それでも、あくまで個々の身体を軸にするならば、一人分の空間というものは、どれも均一で一定であってはおかしいし、私は、『生きられる空間』における『一人分の空間』というものをとらえ直してみたいと思う。

食べて、動いて、排泄して、
その生理現象のサイクルによって存在する身体が存在することで、
はじめて実際の空間は生まれていく。

そして、そこにある空間によってまた、
私自身の身体にも限界と自由が与えられると感じている。

2013-03-31

ふたり



ひとりであれこれやるのが、大変だなってときもある。
うまくできなかったりもするし、一歩足を踏み込むのには勇気がいる。
それでもやらなければいけないときもあるんだけど、
でも人間だと、やっぱりひとりは心細いときもある。

そういうときに、2っていう数字は強い。
ひとりですべてやってしまえるのがかっこいいときもあるんだけど、
ひとりでできないことも、ふたりならできる。

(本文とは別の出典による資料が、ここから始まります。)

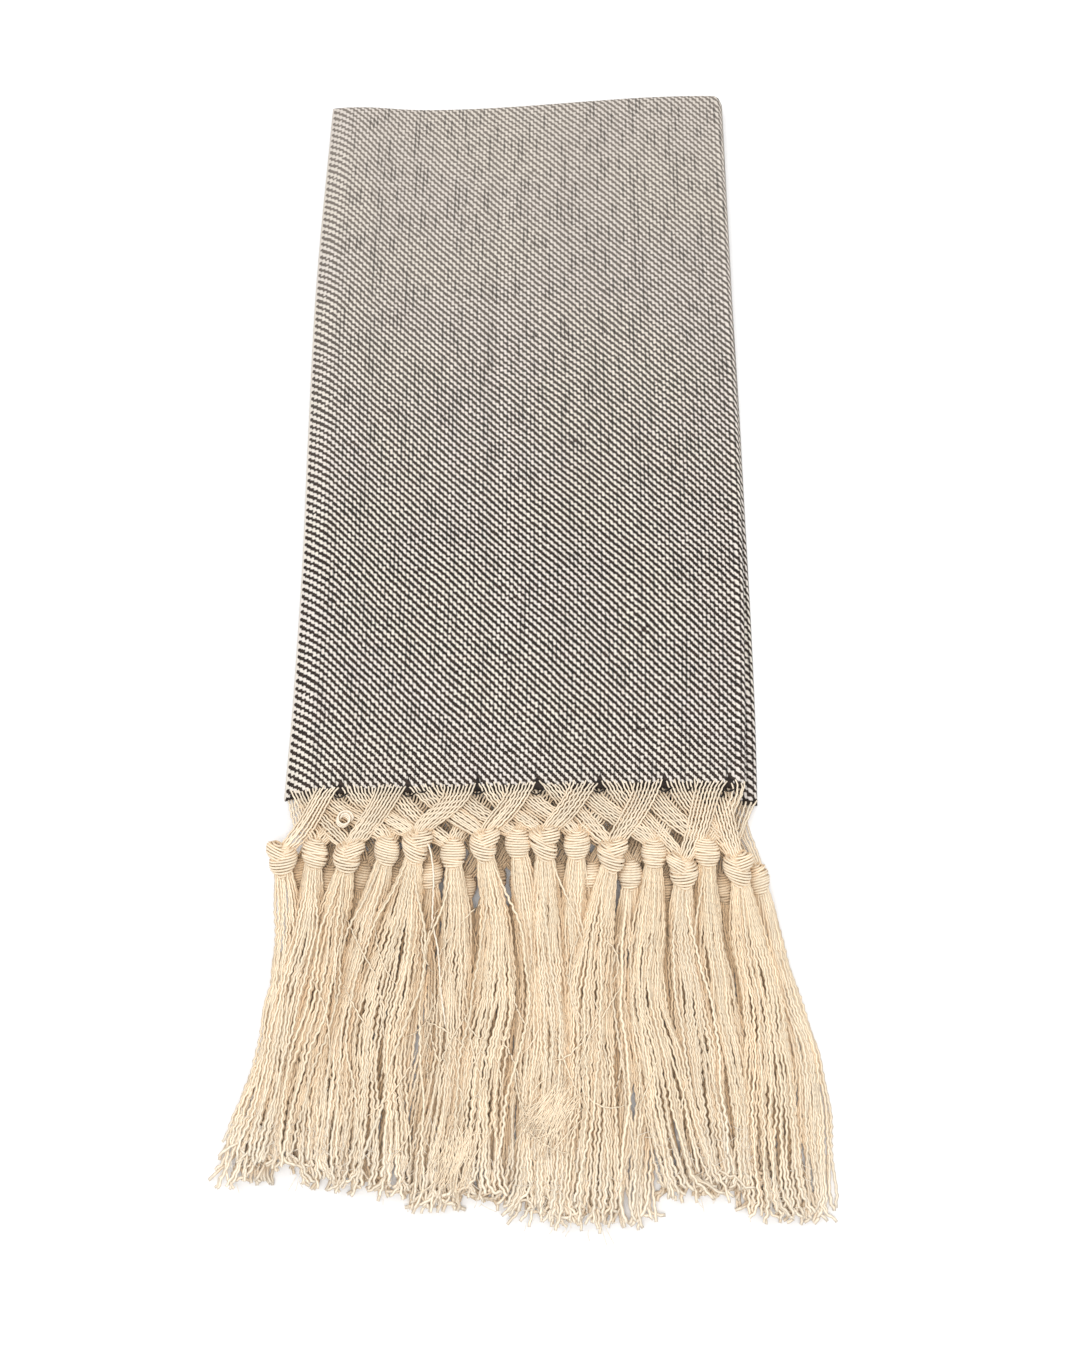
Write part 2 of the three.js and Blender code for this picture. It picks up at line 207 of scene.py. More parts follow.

それってもっと強いかもしれない。

目に見えないところで、1人がよろっとしても、もう1人が助けてくれる。
そういうのが人には必要なときがあるし、大事だなと思ったりするんです。

とはいえ、そうもうまくいかなかったりもするんだけどね。
とってもシンプルなことのようだけど、現実には難しいこともあるからね。
でも、やっぱり思うのは、そんな形ってそんな暮らしって、とてもおだやかで豊かなんだろうなということ。

暮らしの豊かさって、なにでできてるんだろう。

クラムボンの"おだやかな暮らし"を聞いて、今日は眠ります。

2013-03-28

さよなら髪の毛

ずっと伸ばしてきた髪の毛と、さよならした。ずっと重くなる一方だった頭の後ろっ側からぐいっと前に重心が変わってしまったような、不思議な感覚。

山川冬樹さんも言っていたけど、
髪の毛には何かが宿ってしまうのだと思う。必要なことも必要じゃないことも、いろんなものが引っかかってぶらさがってしまって、髪の毛を伸ばせば伸ばすほど、そこには何かが宿ってどんどん重みを増していく。

だから、そこを断ち切るのはなかなか難しい。だけど、決断が苦手な自分自身へのひとつのスイッチをみつける作業として、今回のさよならが意味のあるものになればいいな。